• WHAT YOU NEED TO DO: Transcribe the stretch of entries below from the line with "Keep writing the" through the line with "if vert.co.y < front)", exactly and with both ends included; leave out all other lines.

┌────────

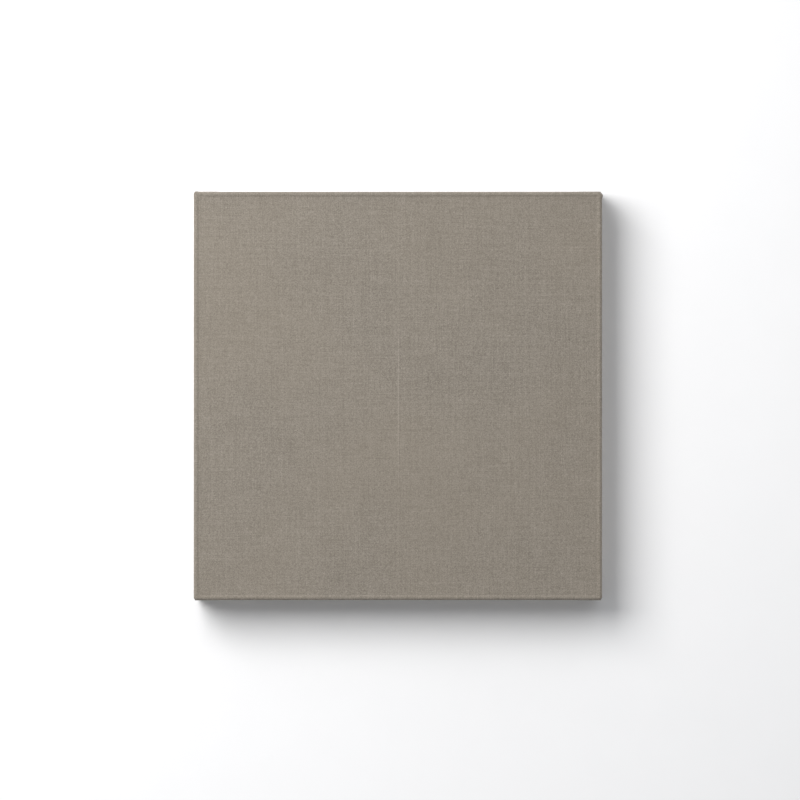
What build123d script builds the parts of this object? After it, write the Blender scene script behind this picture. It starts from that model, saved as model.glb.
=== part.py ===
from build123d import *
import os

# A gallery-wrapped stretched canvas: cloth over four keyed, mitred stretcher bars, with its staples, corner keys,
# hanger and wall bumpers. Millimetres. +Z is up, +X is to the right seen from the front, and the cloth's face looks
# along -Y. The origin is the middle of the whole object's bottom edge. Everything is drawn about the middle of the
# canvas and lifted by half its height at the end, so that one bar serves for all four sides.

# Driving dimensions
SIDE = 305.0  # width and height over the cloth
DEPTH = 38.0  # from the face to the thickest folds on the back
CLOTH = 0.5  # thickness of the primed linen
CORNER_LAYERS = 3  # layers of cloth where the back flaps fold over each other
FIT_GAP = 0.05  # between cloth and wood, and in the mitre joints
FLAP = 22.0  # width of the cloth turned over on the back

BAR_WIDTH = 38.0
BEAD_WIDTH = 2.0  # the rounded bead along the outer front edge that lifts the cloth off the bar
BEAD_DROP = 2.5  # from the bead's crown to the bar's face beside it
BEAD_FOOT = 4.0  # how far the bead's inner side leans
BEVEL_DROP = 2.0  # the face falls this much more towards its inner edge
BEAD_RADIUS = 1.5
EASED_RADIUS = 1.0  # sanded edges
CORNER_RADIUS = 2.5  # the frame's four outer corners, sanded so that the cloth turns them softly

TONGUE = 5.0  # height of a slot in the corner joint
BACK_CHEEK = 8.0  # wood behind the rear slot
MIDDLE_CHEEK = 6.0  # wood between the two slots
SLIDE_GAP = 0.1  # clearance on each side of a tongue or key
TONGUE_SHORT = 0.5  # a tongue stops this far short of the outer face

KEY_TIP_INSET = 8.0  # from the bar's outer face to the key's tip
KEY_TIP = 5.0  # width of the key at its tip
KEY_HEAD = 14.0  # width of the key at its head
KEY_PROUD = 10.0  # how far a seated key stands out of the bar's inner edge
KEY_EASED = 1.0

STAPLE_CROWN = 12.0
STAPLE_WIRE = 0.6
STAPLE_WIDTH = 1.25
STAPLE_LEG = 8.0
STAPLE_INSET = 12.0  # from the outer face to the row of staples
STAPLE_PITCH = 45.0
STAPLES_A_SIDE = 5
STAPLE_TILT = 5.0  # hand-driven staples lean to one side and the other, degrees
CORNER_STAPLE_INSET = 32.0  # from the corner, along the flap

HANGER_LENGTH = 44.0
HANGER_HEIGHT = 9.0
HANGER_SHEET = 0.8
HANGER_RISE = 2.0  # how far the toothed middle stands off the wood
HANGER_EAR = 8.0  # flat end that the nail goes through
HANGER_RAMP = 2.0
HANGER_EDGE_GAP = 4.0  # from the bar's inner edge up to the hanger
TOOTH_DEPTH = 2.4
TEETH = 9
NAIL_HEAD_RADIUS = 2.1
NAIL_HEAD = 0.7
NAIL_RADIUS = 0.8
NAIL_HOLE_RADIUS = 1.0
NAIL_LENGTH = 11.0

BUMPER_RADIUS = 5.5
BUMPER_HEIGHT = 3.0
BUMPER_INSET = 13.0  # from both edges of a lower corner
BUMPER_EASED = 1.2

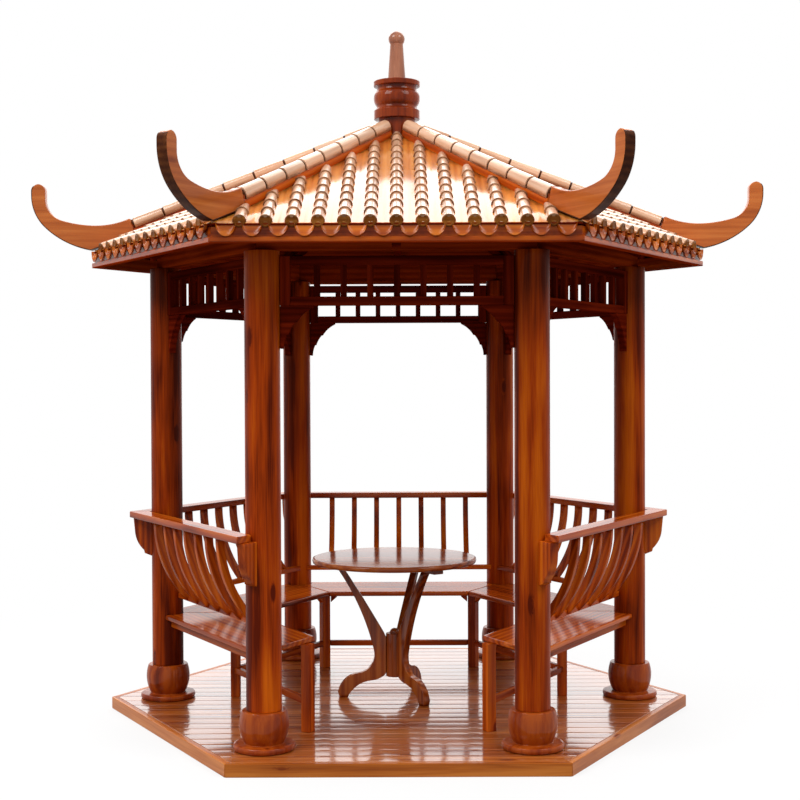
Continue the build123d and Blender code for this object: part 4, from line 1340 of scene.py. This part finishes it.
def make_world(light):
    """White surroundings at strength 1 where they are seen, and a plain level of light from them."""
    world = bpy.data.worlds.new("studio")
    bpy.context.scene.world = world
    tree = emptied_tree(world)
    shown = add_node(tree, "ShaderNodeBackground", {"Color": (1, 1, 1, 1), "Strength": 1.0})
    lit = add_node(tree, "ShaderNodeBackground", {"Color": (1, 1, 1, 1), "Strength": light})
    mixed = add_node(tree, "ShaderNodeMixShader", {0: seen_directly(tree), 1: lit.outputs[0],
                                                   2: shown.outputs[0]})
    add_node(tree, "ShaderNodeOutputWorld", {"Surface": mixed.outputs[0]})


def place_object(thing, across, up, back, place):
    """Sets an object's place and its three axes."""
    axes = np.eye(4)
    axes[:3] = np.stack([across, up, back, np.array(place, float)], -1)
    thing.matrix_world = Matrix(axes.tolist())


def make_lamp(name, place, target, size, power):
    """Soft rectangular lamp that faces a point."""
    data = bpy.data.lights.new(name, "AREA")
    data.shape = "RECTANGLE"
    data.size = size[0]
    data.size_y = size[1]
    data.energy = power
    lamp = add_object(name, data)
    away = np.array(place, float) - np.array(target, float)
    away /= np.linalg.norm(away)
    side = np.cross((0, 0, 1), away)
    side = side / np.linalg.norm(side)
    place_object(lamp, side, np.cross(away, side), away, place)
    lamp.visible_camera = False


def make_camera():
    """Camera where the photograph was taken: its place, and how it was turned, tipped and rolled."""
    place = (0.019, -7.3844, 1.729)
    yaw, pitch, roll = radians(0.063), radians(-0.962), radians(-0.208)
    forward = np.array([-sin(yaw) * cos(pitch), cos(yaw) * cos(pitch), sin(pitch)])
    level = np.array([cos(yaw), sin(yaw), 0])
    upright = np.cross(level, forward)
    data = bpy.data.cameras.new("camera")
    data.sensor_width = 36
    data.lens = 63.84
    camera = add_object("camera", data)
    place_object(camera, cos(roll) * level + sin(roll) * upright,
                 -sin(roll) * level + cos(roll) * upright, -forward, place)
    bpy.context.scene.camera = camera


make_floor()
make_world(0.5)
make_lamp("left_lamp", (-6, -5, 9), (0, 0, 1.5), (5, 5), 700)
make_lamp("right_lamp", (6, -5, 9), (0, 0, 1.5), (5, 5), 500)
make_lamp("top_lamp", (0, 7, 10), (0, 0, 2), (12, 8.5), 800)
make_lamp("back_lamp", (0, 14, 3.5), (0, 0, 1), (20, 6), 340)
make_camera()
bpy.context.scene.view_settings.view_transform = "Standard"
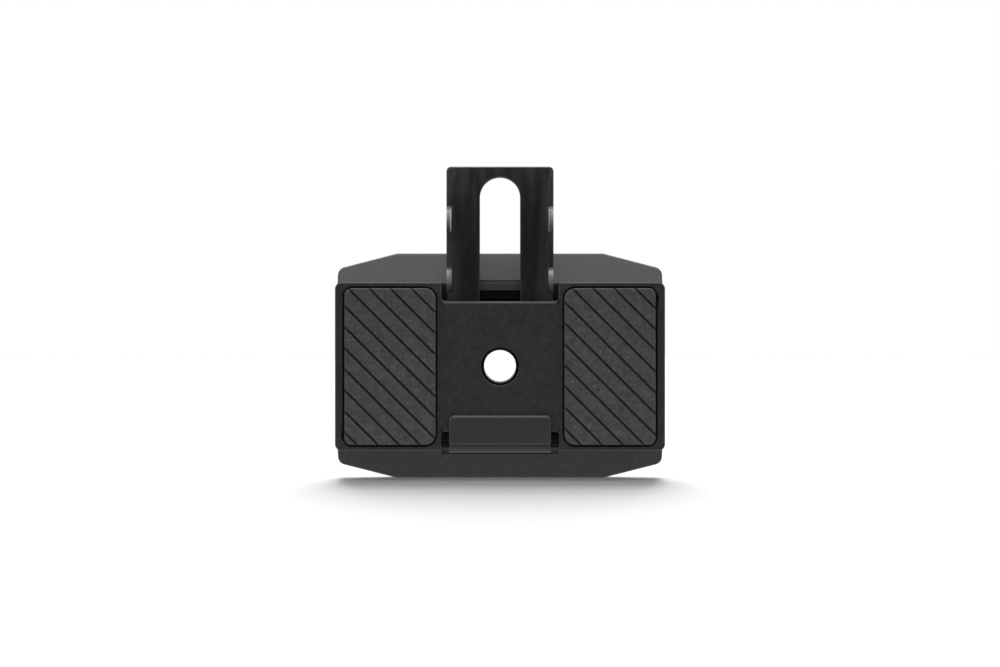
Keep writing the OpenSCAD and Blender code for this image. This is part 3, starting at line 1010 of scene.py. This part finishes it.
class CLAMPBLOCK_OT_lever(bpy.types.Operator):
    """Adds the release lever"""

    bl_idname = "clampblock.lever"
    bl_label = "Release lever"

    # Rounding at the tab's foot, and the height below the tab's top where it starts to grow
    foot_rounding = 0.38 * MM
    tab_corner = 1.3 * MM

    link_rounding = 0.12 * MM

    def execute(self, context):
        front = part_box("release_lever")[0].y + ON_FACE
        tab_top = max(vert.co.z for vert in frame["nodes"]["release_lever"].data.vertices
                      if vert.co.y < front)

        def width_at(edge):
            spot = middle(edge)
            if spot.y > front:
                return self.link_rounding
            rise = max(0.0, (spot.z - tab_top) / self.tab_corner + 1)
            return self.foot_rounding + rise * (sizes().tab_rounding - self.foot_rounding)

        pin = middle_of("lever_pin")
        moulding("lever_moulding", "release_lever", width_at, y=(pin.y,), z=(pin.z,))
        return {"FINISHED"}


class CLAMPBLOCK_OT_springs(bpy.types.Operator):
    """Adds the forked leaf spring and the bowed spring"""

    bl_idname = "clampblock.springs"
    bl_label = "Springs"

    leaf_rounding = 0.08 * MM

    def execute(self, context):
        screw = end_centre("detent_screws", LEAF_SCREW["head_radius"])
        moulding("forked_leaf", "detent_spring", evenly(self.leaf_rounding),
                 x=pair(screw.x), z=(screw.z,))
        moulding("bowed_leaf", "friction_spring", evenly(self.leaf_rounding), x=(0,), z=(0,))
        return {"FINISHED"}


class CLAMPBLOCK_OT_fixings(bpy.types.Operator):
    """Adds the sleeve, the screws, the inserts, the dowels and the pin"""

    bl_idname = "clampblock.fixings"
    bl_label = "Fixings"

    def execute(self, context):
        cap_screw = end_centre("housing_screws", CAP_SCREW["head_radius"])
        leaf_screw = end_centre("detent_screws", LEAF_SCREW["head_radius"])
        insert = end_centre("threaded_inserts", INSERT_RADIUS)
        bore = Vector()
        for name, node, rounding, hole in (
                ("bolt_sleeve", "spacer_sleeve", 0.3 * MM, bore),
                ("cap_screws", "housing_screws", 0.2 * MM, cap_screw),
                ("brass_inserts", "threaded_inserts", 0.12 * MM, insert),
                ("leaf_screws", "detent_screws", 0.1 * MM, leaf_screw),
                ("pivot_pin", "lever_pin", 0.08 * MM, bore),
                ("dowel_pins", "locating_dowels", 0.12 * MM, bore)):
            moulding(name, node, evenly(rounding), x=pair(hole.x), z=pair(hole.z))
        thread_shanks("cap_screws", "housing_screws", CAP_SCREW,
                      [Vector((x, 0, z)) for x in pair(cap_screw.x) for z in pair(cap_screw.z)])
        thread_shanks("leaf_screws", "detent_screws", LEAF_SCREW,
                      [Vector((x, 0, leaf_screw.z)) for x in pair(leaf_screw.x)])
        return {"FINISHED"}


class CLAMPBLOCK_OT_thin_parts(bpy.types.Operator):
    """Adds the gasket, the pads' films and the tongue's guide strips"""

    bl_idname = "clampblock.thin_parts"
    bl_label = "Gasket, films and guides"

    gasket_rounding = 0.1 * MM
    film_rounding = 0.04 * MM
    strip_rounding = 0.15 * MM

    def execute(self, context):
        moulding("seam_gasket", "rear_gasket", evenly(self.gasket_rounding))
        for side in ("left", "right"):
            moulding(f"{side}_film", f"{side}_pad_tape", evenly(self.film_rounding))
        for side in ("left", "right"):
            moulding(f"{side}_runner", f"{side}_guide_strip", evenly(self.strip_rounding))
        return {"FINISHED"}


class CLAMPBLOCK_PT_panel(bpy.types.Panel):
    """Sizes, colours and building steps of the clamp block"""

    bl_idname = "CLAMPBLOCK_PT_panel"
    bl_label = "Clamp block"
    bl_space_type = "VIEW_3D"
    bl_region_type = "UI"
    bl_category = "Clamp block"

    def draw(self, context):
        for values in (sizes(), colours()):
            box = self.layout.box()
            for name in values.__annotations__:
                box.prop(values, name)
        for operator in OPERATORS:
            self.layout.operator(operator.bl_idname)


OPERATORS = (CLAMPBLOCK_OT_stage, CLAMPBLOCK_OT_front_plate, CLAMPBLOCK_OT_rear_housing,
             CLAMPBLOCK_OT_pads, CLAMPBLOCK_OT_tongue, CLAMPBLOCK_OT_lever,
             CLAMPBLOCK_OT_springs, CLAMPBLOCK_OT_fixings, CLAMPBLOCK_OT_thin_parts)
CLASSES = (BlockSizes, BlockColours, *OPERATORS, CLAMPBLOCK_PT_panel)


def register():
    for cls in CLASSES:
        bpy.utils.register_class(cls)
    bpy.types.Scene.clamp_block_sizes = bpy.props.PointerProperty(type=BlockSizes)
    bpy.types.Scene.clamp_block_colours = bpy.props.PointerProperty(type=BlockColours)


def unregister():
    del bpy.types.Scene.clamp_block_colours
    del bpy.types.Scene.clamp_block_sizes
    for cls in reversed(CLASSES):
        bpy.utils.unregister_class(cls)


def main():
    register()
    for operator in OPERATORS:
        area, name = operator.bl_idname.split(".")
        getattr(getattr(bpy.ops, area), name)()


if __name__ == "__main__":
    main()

└────────

• OUTPUT OF THE TASK:
Keep writing the OpenSCAD and Blender code for this image. This is part 3, starting at line 1010 of scene.py. This part finishes it.
class CLAMPBLOCK_OT_lever(bpy.types.Operator):
    """Adds the release lever"""

    bl_idname = "clampblock.lever"
    bl_label = "Release lever"

    # Rounding at the tab's foot, and the height below the tab's top where it starts to grow
    foot_rounding = 0.38 * MM
    tab_corner = 1.3 * MM

    link_rounding = 0.12 * MM

    def execute(self, context):
        front = part_box("release_lever")[0].y + ON_FACE
        tab_top = max(vert.co.z for vert in frame["nodes"]["release_lever"].data.vertices
                      if vert.co.y < front)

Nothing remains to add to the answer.